For Iman Tajik, this is no obstacle, however. Actually, his performance is site-specific and draws from it’s coastal context to inflect meaning on his simply achieved act. Iranian-born and Glasgow-raised, Iman is interested in exploring migration and borders. In ‘Where the Body Meets the Land’ he traces out the comings and the goings of migratory humans, both historical and current. As he walks out to see, he evokes the many Scottish feet that have walked to the shoreline to embark on journeys across oceans, in search of fairer prospects. As he paces back to the flag, I am touched by the sense that he may be enacting a spectral funeral march for all those who have tried to reach British shores and been laid to rest on the sea bed.

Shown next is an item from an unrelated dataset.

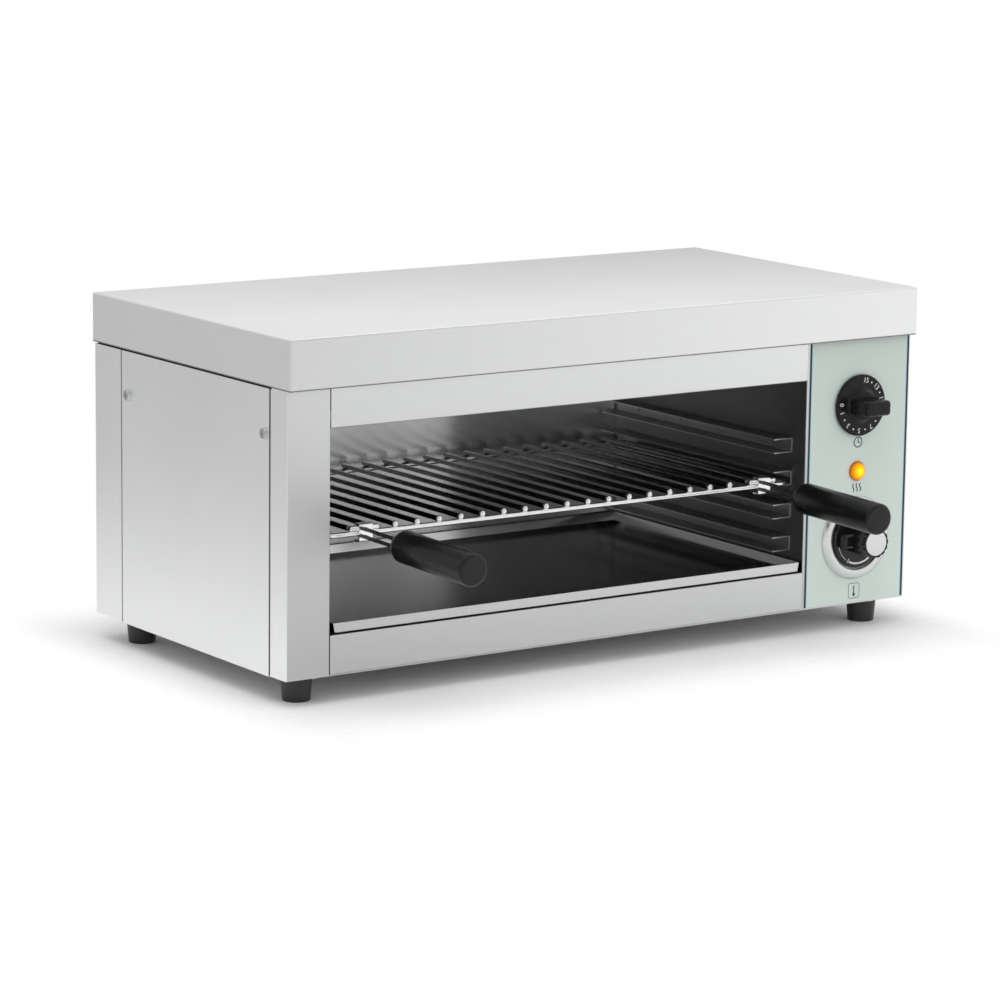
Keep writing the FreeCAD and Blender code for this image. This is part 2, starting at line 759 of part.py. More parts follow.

The flag, in all its ironically opulent glory, a bitter evocation of the hoisted forces of nationalism. And between it all, just a figure walking. 

 

As I stand transfixed by this simple act, a springy youth cartwheels over the homemade boundary in her swimming costume and dog walkers bisect the homemade border. I am left to marvel at the pertinence of such a simple performance that evokes the tragedies, ambivalences, and arbitrariness that the cartography of borders entails. 

 

This is a fantastic example of Scottish art reaching out into the realms of activism and consciousness-raising. The three weekends of Art Walk Porty are a brilliant chance to go and see the potential of well-curated community arts events sparking interaction, meaningful dialogues and community building, without the pom poms and ribbons that we might associate ‘community-centred art’. Other works from Art Walk Porty can be found spotted along the promenade and beach, including posters by Tajik on the public toilets, a photography display, ‘Two Places by the Sea’ a collaboration of photographer in Iceland and Portobello, an installation in the bandstand by Rhona Taylor, and various outside film screenings. The final weekend of performances, installations, exhibits and screenings will be held on October 17th and 18th. One not to miss.